Climate is a complex and chaotic system, there is variability on many scales, but we can discern climate change because of measurable trends on many different variables such as temperature, water cycle, sea level rise.
Changes will continue, we can make projections, which help us determine impacts, which help us set mitigation and adaptation policies.

Present: What do we know?
• Atmosphere is changing in composition, temperatures are rising, carbon dioxide is increasing, there are seasonal cycles, geographic variability
• These changes will continue and will be non-linear
• Indicators of warming: land surface temperature, sea surface temperature, sea level rise, troposphere temperature, ocean temperature, humidity, snow cover, Arctic sea ice, glacier mass
• Merging data sets with different properties can be hard but signals all show a warming earth, multiple lines of evidence, and growing consistency in data sets Climate Past
• Scientists have reconstructed atmospheric carbon dioxide composition using ice cores and sediment cores, which show our current increase in carbon dioxide is unprecedented
• Models show different trajectories for carbon dioxide and sea level rise
• It is still very hard to predict because we don’t fully understand all processes that go into the modeling, which bring us fact to our original point that climate is a complex, chaotic behavior.

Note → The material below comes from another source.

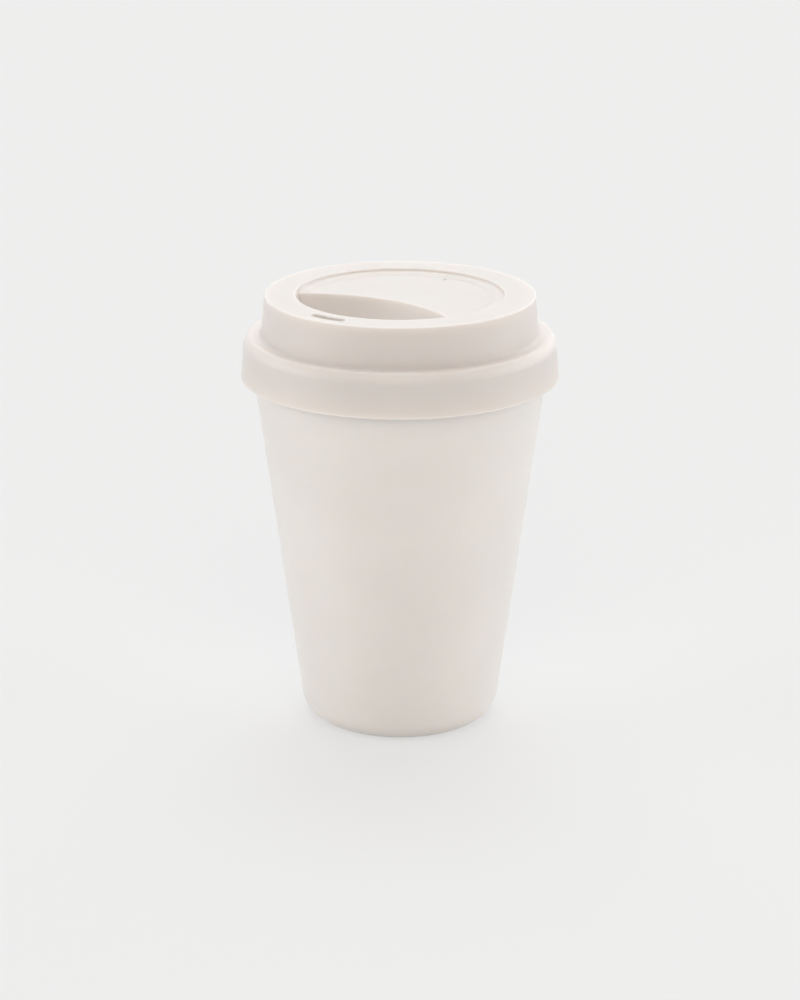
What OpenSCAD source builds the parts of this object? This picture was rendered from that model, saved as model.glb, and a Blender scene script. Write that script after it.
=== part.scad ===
// Take-away mug with two plastic walls and a press-on drinking lid.
// Millimetres, +Z up, origin on the axis at the plane that the mug stands on.
// The lid's drinking slot faces -Y. Sections are drawn as [radius, height].

/* [Outer shell] */
// Outer diameter of the tapered wall where it would meet the table
foot_d = 55.6; // [52:0.2:60]
// Outer diameter of the tapered wall at its top edge
shell_top_d = 85.8; // [84:0.2:88]
// Height of the shell's top edge above the table
shell_h = 110; // [90:1:130]
// Thickness of the shell's side wall
shell_wall = 1.6; // [1.2:0.1:2.2]
// Thickness of the shell's bottom
shell_bottom = 2.2; // [1.6:0.1:3]
// Radius of the rounded foot
foot_round = 7.6; // [4:0.2:9]
// Diameter of the shallow recess under the bottom
base_recess_d = 34; // [20:1:38]
// Depth of the recess under the bottom
base_recess = 0.8; // [0.4:0.1:1.2]

/* [Inner liner] */
// Height of the liner's rim collar above the shell's edge
collar_h = 3; // [2.4:0.1:4]
// Gap between the two walls at the shell's top edge
gap_top = 0.4; // [0.3:0.05:0.8]
// Gap between the two walls at the height of the liner's floor
gap_bottom = 4.4; // [2:0.2:6]
// Height of the liner's floor above the table
liner_floor_z = 7.2; // [6:0.2:12]
// Thickness of the liner's side wall
liner_wall = 1.5; // [1:0.1:1.8]
// Thickness of the liner's floor
liner_bottom = 1.7; // [1.2:0.1:2.4]
// Radius of the inside corner at the floor
liner_round = 7; // [4:0.5:9]
// Rounding of the rim's outer edge
rim_round_out = 1.2; // [0.6:0.1:1.3]
// Rounding of the rim's inner edge
rim_round_in = 0.8; // [0.4:0.1:1]

/* [Lid] */
// Height of the lid's top ring above the mug's rim
lid_rise = 13.9; // [12:0.1:18]
// How far the raised wall's foot stands inside the edge of the mug's mouth
raised_in = 0.25; // [0:0.05:0.6]
// Draft of the raised wall in degrees
raised_draft = 4.8; // [2:0.1:7]
// Thickness of the raised wall
raised_wall = 2; // [1.6:0.1:2.4]
// Width of the top ring
ring_w = 8.9; // [8.6:0.1:12]
// Thickness of the lid's top
top_t = 2; // [1.6:0.1:2.4]
// Height of the shoulder above the rim at the raised wall's foot
shoulder_h = 2.2; // [1.8:0.1:2.6]
// Rounding of the corner between the shoulder and the raised wall
shoulder_round = 1; // [0.3:0.1:1.5]
// Height of the shoulder's outer edge above the rim, before it is rounded
crest_h = 2.3; // [2:0.1:2.7]
// How far that edge stands out from the rim
crest_out = 0.3; // [0:0.1:0.6]
// Rounding of the shoulder's outer edge
crest_round = 1.5; // [0.6:0.1:1.7]
// How far the bend between shoulder and skirt stands out from the rim
bend_out = 1.8; // [1.6:0.1:2.2]
// How far the bend lies below the shoulder's outer edge
bend_drop = 1.8; // [1.6:0.1:2.2]
// Radius of the bend between shoulder and skirt
bend_round = 4; // [2:0.5:4.5]
// How far the skirt's bottom edge stands out from the rim
skirt_out = 2.7; // [2.4:0.1:3.4]
// How far the skirt reaches below the rim
skirt_drop = 10.3; // [8:0.1:12]
// Thickness of the skirt at its bottom edge
skirt_wall = 1.8; // [1.4:0.1:2.2]
// Rounding of the top ring's inner edge
ring_in_round = 0.3; // [0.1:0.05:0.35]
// Rounding of the lid's other edges
edge_round = 0.4; // [0.2:0.05:0.6]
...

Do Americans understand that climate change is occurring?
• Research shows that political orientation trump education when it comes to believing the science on climate change
o 25% of Americans don’t believe there is any evidence
o ‘97% of scientists believe climate change is happening’ isn’t a very effective message
o Motivated reasoning – education doesn’t fix the problem
• The likelihood of accepting scientific consensus:
o For Democrats, a college education increases the likelihood
o For Republicans, a college education decreases it

Science vs. Politics
• Science is how we mediate fact disputes
• Politics is how we mediate values disputes
• Scientific community can’t rely on only factual evidence to make the case, identity and values are the biggest driver of beliefs about climate change
• Scientific facts can inform but don’t dictate political outcomes
• Trying to mandate actions based solely on scientific outcomes leaves science advocates at a disadvantage in political debates

Important to remember…
• Focus on breaking connection between personal identity and factual beliefs
• Avoid spreading of misinformation
• Acknowledge when we don’t know something
• Understand the limits of scientific evidence in a political debate
• In focusing on people who have motives not to act on climate change – analyze what would work best to produce an outcome aligned with their expectations on the matter.